Originally posted by HardScrabble
One thing I was very glad to see in the pre-race deal was that NBC had and showed everyone a copy of the rule book. I, for one, was growing very very tired of hearing that NASCAR has no rule book. They do and they always have.

What I understood from the quotes was that competitors would love to see the rules set at the beginning of the year and no changes made. However most of them acknowledged that with the expertise and innovation that the teams are capable of once the season starts that this will impossible to implement. When you deal with 4 maufactures, three different engines and four aero setups; the covering of every conceivable improvement the teams might try to gain an advantage is not plausible in a single pre season set of rules.


Sure it is HS......someone comes up with a good way of doing things and it's within the rules then the others catch up themselves!! It's called competition......competition is not only on the race track. It's in the engineering rooms, shops, wind tunnels, etc. What's so important about "parity" anyway? The teams and drivers that come up with the best solutions to problems encountered during the season are the best teams....plain and simple. It hurts the smaller, underfunded teams yes.....but, that's the nature of the sport. The best wins, others don't. Parity is what makes for boring races, and races like Daytona and Dega. JMO
 
DE W,
Wasn't Jr. who brought up parity during his answer, whoever it was I liked it. Something to the effect if it's all about parity then why are we even racing?
 
It was Jarrett who talked of parity ruining the competetion.

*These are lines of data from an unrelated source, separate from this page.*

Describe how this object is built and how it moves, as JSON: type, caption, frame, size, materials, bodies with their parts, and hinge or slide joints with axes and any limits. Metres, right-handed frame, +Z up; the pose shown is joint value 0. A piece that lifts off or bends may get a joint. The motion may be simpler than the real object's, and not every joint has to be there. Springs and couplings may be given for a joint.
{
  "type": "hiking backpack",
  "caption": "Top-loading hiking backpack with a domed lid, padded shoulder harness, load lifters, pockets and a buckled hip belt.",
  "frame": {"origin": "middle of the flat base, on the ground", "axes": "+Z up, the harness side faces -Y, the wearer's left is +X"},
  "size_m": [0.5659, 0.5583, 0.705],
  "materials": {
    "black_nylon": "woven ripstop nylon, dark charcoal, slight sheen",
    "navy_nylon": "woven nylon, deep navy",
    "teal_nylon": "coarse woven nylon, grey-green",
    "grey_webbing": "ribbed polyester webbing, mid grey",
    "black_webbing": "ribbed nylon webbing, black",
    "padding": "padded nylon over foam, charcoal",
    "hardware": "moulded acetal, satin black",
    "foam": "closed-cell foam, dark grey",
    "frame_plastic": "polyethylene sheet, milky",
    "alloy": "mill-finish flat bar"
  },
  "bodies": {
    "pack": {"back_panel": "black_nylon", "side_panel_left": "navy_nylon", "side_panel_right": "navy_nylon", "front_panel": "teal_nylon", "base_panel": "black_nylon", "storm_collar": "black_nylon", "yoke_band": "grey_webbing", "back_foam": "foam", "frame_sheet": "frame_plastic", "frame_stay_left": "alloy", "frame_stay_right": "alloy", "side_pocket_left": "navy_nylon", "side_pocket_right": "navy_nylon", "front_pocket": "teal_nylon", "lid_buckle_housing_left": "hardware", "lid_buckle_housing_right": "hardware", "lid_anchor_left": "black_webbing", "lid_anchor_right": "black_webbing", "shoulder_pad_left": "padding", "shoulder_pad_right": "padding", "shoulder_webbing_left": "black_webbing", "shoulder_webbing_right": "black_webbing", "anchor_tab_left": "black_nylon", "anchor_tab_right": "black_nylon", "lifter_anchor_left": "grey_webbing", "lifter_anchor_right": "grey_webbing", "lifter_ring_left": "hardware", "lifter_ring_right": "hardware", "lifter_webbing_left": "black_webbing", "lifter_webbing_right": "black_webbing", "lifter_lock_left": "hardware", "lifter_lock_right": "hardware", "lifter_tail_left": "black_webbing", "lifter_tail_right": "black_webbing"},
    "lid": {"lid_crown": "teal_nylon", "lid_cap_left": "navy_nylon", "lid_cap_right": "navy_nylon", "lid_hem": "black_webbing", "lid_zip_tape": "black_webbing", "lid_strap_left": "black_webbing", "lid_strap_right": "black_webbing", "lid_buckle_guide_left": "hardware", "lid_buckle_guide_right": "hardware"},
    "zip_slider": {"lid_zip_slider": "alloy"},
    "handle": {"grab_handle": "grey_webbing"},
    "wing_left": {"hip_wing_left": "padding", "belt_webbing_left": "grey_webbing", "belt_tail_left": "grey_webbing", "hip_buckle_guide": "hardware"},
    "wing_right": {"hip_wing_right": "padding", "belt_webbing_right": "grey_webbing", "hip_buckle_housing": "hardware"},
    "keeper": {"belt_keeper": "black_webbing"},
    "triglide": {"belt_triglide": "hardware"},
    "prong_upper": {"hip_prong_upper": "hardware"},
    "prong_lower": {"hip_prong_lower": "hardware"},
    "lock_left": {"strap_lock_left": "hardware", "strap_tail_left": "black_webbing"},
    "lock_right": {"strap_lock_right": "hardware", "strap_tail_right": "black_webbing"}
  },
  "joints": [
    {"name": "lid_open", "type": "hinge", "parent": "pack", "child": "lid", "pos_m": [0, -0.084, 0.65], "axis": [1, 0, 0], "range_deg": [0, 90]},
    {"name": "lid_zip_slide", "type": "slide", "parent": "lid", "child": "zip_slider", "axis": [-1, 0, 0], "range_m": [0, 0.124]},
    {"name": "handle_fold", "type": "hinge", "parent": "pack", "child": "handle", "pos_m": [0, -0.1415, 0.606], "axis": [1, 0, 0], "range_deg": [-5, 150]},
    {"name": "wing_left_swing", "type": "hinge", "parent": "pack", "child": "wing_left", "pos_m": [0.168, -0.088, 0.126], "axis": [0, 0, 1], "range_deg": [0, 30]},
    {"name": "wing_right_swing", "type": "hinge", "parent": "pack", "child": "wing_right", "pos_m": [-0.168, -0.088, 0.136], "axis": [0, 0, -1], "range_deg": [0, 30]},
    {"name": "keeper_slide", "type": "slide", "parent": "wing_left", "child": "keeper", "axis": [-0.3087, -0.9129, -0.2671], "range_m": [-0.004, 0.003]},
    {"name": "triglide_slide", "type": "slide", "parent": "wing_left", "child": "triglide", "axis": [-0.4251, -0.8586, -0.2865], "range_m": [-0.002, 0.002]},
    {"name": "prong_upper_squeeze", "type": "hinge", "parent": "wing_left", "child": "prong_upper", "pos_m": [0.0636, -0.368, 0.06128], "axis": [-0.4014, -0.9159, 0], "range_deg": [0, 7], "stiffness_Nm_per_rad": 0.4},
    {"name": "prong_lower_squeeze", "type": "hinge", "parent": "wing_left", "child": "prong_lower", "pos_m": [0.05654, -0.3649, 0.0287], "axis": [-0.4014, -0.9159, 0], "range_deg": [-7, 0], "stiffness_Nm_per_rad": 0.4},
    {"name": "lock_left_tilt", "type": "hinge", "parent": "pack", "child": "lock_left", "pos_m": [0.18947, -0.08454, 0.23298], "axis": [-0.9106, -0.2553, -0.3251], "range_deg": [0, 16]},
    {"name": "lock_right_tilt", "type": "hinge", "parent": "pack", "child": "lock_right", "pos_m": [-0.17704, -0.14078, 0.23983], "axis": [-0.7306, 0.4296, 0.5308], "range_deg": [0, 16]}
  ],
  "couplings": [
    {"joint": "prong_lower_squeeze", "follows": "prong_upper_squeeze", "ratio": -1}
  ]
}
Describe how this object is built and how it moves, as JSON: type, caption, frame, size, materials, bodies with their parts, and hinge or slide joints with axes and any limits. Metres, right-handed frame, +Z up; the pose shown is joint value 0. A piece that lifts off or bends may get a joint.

It was Junior who said he approves of zero tolerance, and that they'll just have to know to make their cars higher pre-inspection so that they'll pass post-inspection.

:)
 
Thank You Abooja,
Please excuse, my brain old. You make so much correct. Again many thousand thanks. May happiness follow you always.
 
A level playing field is one thing, but parity is another. Allow me to elaborate.

Fer instance, if the Oakland Raiders have a play in their playbook that calls for a fade pass to the corner of the end zone so their 6'10" tight end can catch it over anyone's head, the NFL does not make them take the play out just because the Dallas Cowboys don't have a 6'10" tight end. The Raiders didn't cheat; they went and found something the other competitors don't have that is legal by the rules. I ain't no Jimmie Johnson fan, but 5/16 inch on the placement of a bolt, in order to force more traction by a naturally occurring phenomenon of physics, ain't cheating. It's innovation.

Racing, Mr. Helton et al, is a competition. We already have IROC for the parity stuff. Keep 'em honest by enforcing restrictions on engine size, body templates, a range on height to allow for a damn spring rubber, pit speeds, and the other more fundamental rules of fair competition. Come off the other crap and let the teams compete.
 
Kyle also had a bit to say about parity. And what he had to say echoes something Smokey Yunick proclaimed as the 60's wound down. No racer wants parity. A racer wants to build a machine faster and stronger than any of his competitors. A racer wants to win every with a comfrotable margin of no less than one lap. This makes a racer very happy. It does not put, as the saying goes, "butts in the seats".

NASCAR entire premise of growth to national prominence has been parity. THis is ot some new phenomenon. Why do you think both Chrysler and Ford opted to boycott NASCAR in the mid 60's? Was it because in the good old days these factory sponsored teams were allowed to "run what ya brung"? Hardly. The boycotts were because NASCAR decreed that in its turn the hemi and then the SOHC would not lend to the parity they wanted to present to the fans.

Nor does the history of NASCAR's quest end there. Hundreds of examples of rulings striving to maintain parity in Winston Cup or Grand National racing can be found in every decade and every era of NASCAR's storied past

While it might be true that some portion of fans would have no problem with a season in which the only cars with a decent chance of posting a victory are of one particular make, or in this time belonging to one particular owner, this percentage would be ghastly low. Certainly not enough to support the sport anywhere near the size of fields and number of races we enjoy today. Soon the racing would again find itself relegated to the pocket of special interest and shown only in condensed replay versions on obscure sports shows.

It is not perfection. It is not all that every fan wants it to be all the time. This is very true now, but no more true today than it was in the beginning. Controversy has raged around the rulings and judgements of this sanctioning body since it inception over 50 years ago. And it is no more likely to be perfect 50 years from now.